[Stored items]
/---

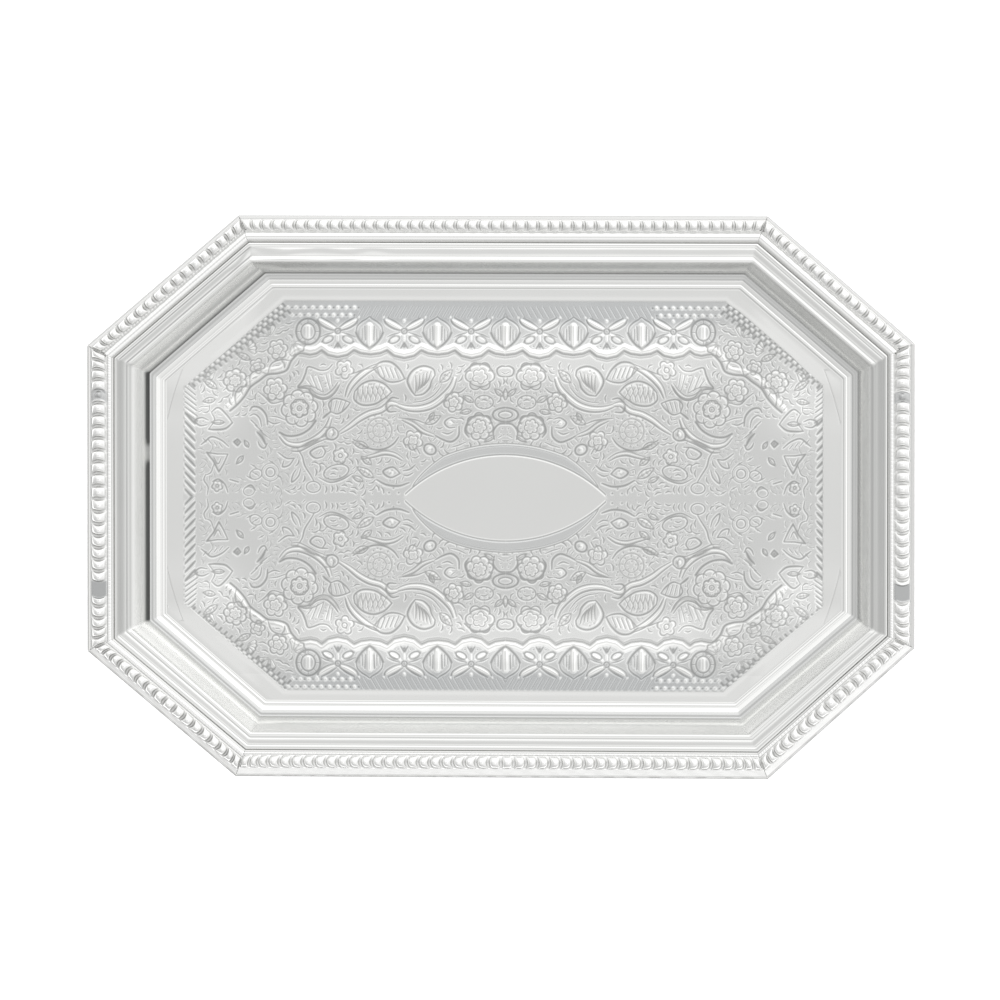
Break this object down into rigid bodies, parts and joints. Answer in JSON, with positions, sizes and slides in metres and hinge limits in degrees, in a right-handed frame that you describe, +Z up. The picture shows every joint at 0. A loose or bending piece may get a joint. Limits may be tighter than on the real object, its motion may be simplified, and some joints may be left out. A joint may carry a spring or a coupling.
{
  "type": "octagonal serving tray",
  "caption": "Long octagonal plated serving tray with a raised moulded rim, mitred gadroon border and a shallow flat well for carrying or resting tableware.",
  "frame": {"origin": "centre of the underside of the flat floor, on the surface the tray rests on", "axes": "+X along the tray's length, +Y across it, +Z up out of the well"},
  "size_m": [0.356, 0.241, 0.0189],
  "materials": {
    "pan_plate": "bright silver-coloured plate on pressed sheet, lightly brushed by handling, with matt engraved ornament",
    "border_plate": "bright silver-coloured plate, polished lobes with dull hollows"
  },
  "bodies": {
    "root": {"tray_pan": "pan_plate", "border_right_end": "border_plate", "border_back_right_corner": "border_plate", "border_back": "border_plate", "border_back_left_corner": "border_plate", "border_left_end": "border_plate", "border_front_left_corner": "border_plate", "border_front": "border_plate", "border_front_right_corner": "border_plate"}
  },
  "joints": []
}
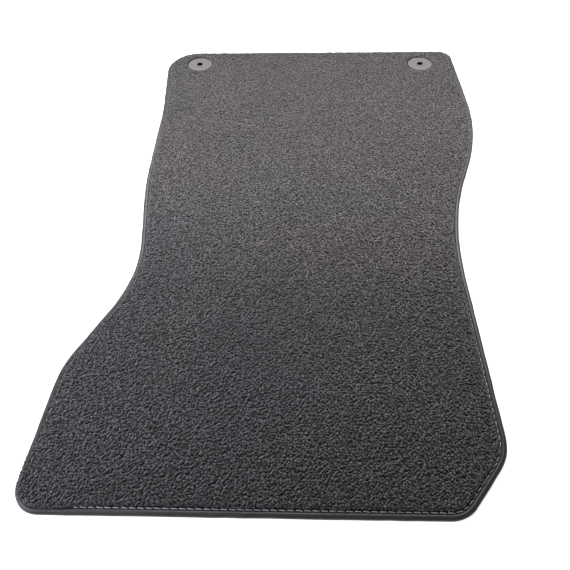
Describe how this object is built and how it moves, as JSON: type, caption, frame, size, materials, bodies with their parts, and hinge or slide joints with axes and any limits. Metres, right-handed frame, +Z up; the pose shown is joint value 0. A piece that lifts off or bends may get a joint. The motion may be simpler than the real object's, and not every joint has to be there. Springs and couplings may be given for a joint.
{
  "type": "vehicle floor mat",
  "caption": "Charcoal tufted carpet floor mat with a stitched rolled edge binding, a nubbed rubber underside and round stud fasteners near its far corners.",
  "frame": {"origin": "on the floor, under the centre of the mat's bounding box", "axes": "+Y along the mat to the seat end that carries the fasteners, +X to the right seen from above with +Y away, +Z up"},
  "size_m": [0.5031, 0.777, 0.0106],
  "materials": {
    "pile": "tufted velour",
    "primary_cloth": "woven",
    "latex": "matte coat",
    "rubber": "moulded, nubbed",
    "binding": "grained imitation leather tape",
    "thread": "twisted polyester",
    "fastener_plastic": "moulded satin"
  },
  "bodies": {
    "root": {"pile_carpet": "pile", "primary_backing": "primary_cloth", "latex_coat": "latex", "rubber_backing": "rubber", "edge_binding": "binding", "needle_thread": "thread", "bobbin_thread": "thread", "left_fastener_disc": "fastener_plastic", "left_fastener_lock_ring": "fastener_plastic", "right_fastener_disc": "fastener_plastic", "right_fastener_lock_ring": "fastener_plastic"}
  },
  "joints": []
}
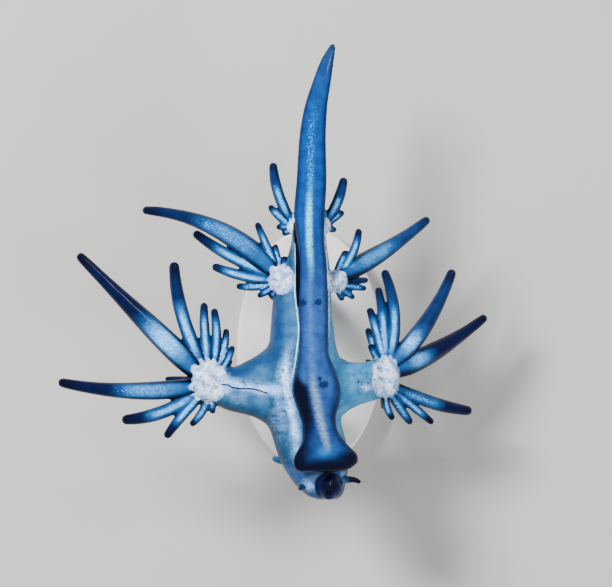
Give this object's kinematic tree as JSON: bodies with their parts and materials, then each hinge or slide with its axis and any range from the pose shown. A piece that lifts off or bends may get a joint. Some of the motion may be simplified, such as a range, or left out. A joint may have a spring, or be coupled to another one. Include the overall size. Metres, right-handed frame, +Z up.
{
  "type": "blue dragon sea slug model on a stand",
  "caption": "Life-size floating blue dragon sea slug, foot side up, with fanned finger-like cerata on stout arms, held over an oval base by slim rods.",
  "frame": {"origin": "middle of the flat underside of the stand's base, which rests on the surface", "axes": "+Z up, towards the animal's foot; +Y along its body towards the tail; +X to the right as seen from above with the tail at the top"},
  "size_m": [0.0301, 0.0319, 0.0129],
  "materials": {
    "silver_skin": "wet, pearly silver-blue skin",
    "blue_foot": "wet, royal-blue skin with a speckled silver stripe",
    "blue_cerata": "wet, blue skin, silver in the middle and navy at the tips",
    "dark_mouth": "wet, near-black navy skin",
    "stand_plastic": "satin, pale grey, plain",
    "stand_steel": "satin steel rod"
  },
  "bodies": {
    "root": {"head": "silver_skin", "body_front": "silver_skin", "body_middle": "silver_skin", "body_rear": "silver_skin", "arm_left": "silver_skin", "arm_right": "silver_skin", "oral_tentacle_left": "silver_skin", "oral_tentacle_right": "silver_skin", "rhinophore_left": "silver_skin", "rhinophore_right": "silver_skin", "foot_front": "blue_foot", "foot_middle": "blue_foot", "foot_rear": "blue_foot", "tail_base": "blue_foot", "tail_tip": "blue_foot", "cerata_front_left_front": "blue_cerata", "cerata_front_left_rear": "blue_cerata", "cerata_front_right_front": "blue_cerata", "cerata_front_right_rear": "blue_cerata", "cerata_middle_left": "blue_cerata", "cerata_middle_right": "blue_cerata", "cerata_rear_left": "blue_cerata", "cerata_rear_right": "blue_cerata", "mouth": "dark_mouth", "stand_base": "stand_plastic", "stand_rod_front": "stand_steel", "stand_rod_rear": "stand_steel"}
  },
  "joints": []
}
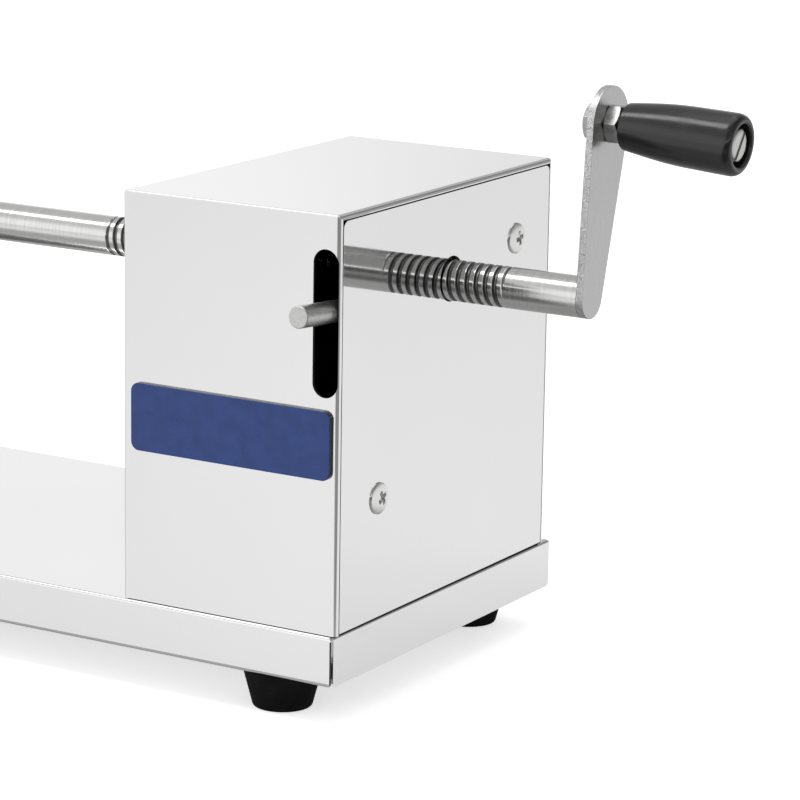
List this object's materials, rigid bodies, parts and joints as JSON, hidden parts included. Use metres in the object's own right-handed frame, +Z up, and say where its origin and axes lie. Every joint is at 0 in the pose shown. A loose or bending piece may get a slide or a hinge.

\---

[WHAT YOU NEED TO DO]:
Quote every entry exactly.

[EXPECTED ANSWER]:
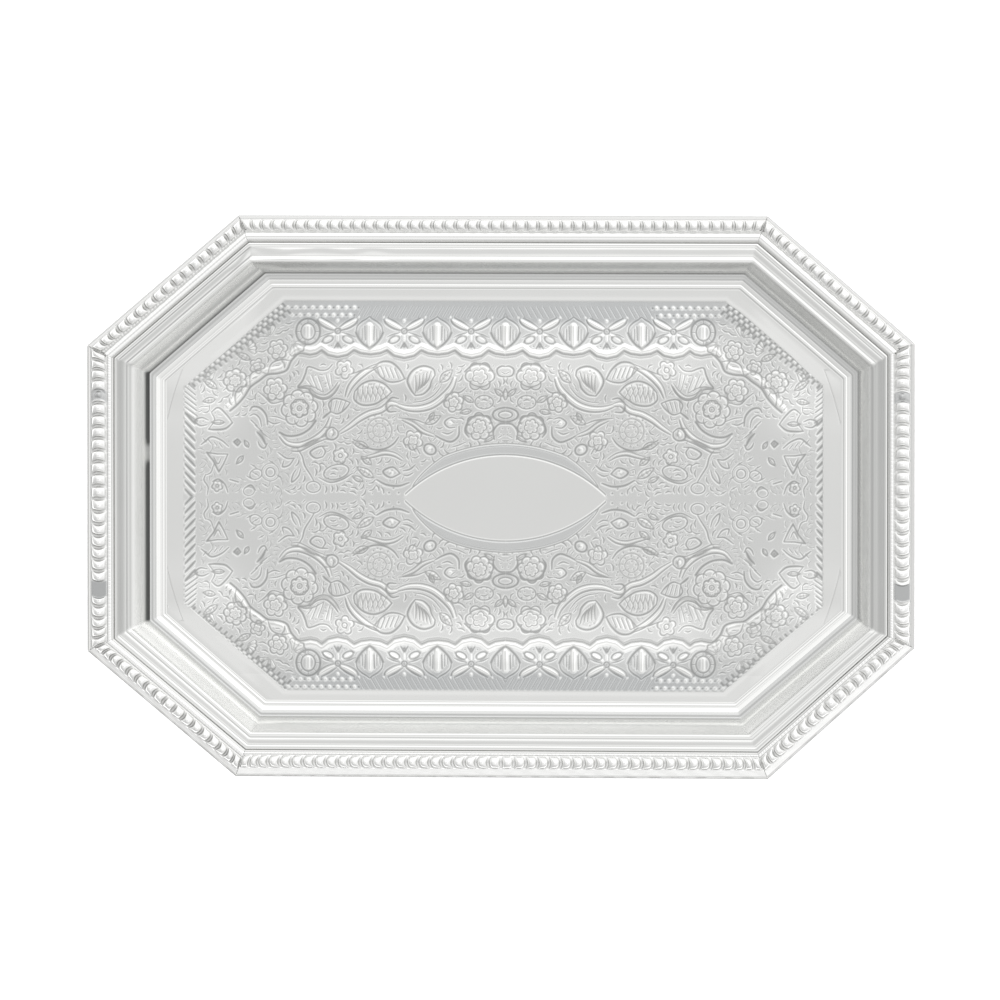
Break this object down into rigid bodies, parts and joints. Answer in JSON, with positions, sizes and slides in metres and hinge limits in degrees, in a right-handed frame that you describe, +Z up. The picture shows every joint at 0. A loose or bending piece may get a joint. Limits may be tighter than on the real object, its motion may be simplified, and some joints may be left out. A joint may carry a spring or a coupling.
{
  "type": "octagonal serving tray",
  "caption": "Long octagonal plated serving tray with a raised moulded rim, mitred gadroon border and a shallow flat well for carrying or resting tableware.",
  "frame": {"origin": "centre of the underside of the flat floor, on the surface the tray rests on", "axes": "+X along the tray's length, +Y across it, +Z up out of the well"},
  "size_m": [0.356, 0.241, 0.0189],
  "materials": {
    "pan_plate": "bright silver-coloured plate on pressed sheet, lightly brushed by handling, with matt engraved ornament",
    "border_plate": "bright silver-coloured plate, polished lobes with dull hollows"
  },
  "bodies": {
    "root": {"tray_pan": "pan_plate", "border_right_end": "border_plate", "border_back_right_corner": "border_plate", "border_back": "border_plate", "border_back_left_corner": "border_plate", "border_left_end": "border_plate", "border_front_left_corner": "border_plate", "border_front": "border_plate", "border_front_right_corner": "border_plate"}
  },
  "joints": []
}
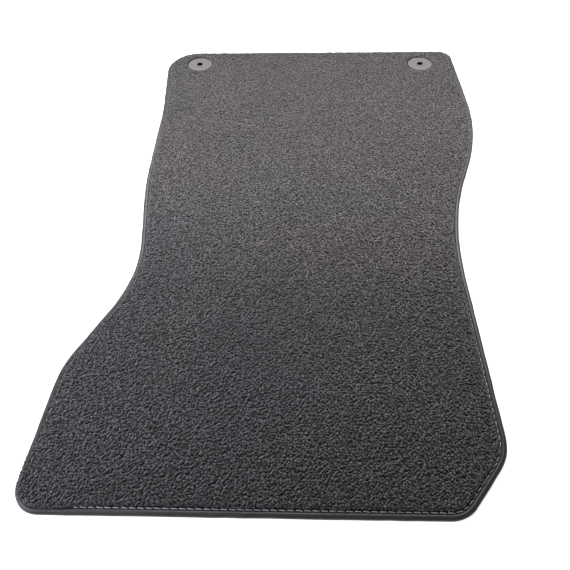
Describe how this object is built and how it moves, as JSON: type, caption, frame, size, materials, bodies with their parts, and hinge or slide joints with axes and any limits. Metres, right-handed frame, +Z up; the pose shown is joint value 0. A piece that lifts off or bends may get a joint. The motion may be simpler than the real object's, and not every joint has to be there. Springs and couplings may be given for a joint.
{
  "type": "vehicle floor mat",
  "caption": "Charcoal tufted carpet floor mat with a stitched rolled edge binding, a nubbed rubber underside and round stud fasteners near its far corners.",
  "frame": {"origin": "on the floor, under the centre of the mat's bounding box", "axes": "+Y along the mat to the seat end that carries the fasteners, +X to the right seen from above with +Y away, +Z up"},
  "size_m": [0.5031, 0.777, 0.0106],
  "materials": {
    "pile": "tufted velour",
    "primary_cloth": "woven",
    "latex": "matte coat",
    "rubber": "moulded, nubbed",
    "binding": "grained imitation leather tape",
    "thread": "twisted polyester",
    "fastener_plastic": "moulded satin"
  },
  "bodies": {
    "root": {"pile_carpet": "pile", "primary_backing": "primary_cloth", "latex_coat": "latex", "rubber_backing": "rubber", "edge_binding": "binding", "needle_thread": "thread", "bobbin_thread": "thread", "left_fastener_disc": "fastener_plastic", "left_fastener_lock_ring": "fastener_plastic", "right_fastener_disc": "fastener_plastic", "right_fastener_lock_ring": "fastener_plastic"}
  },
  "joints": []
}
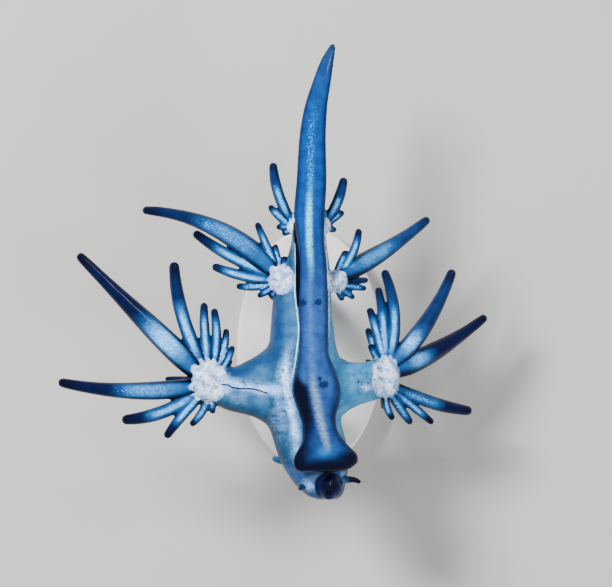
Give this object's kinematic tree as JSON: bodies with their parts and materials, then each hinge or slide with its axis and any range from the pose shown. A piece that lifts off or bends may get a joint. Some of the motion may be simplified, such as a range, or left out. A joint may have a spring, or be coupled to another one. Include the overall size. Metres, right-handed frame, +Z up.
{
  "type": "blue dragon sea slug model on a stand",
  "caption": "Life-size floating blue dragon sea slug, foot side up, with fanned finger-like cerata on stout arms, held over an oval base by slim rods.",
  "frame": {"origin": "middle of the flat underside of the stand's base, which rests on the surface", "axes": "+Z up, towards the animal's foot; +Y along its body towards the tail; +X to the right as seen from above with the tail at the top"},
  "size_m": [0.0301, 0.0319, 0.0129],
  "materials": {
    "silver_skin": "wet, pearly silver-blue skin",
    "blue_foot": "wet, royal-blue skin with a speckled silver stripe",
    "blue_cerata": "wet, blue skin, silver in the middle and navy at the tips",
    "dark_mouth": "wet, near-black navy skin",
    "stand_plastic": "satin, pale grey, plain",
    "stand_steel": "satin steel rod"
  },
  "bodies": {
    "root": {"head": "silver_skin", "body_front": "silver_skin", "body_middle": "silver_skin", "body_rear": "silver_skin", "arm_left": "silver_skin", "arm_right": "silver_skin", "oral_tentacle_left": "silver_skin", "oral_tentacle_right": "silver_skin", "rhinophore_left": "silver_skin", "rhinophore_right": "silver_skin", "foot_front": "blue_foot", "foot_middle": "blue_foot", "foot_rear": "blue_foot", "tail_base": "blue_foot", "tail_tip": "blue_foot", "cerata_front_left_front": "blue_cerata", "cerata_front_left_rear": "blue_cerata", "cerata_front_right_front": "blue_cerata", "cerata_front_right_rear": "blue_cerata", "cerata_middle_left": "blue_cerata", "cerata_middle_right": "blue_cerata", "cerata_rear_left": "blue_cerata", "cerata_rear_right": "blue_cerata", "mouth": "dark_mouth", "stand_base": "stand_plastic", "stand_rod_front": "stand_steel", "stand_rod_rear": "stand_steel"}
  },
  "joints": []
}
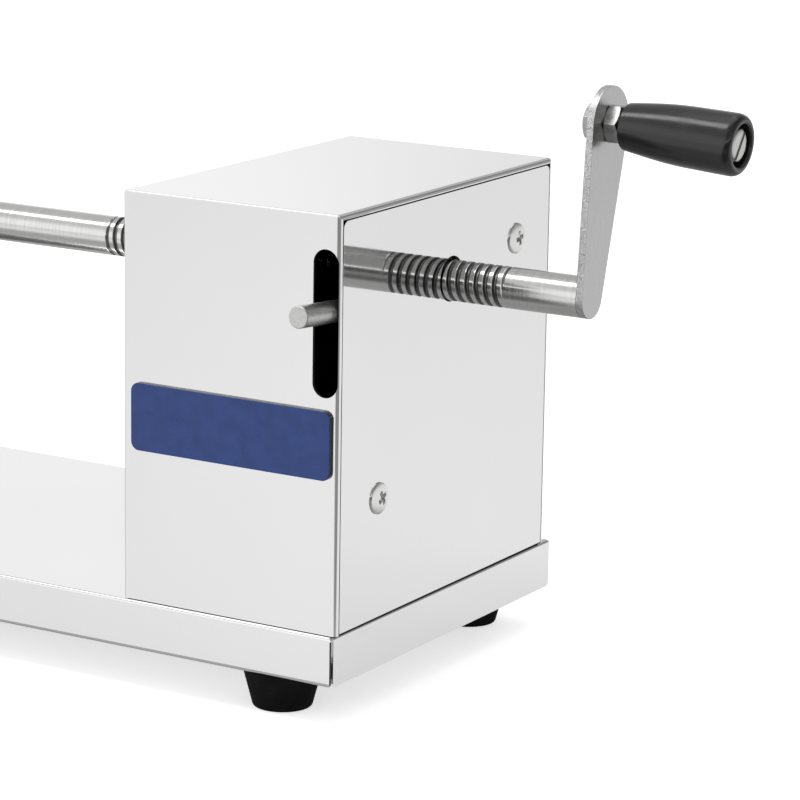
List this object's materials, rigid bodies, parts and joints as JSON, hidden parts included. Use metres in the object's own right-handed frame, +Z up, and say where its origin and axes lie. Every joint is at 0 in the pose shown. A loose or bending piece may get a slide or a hinge.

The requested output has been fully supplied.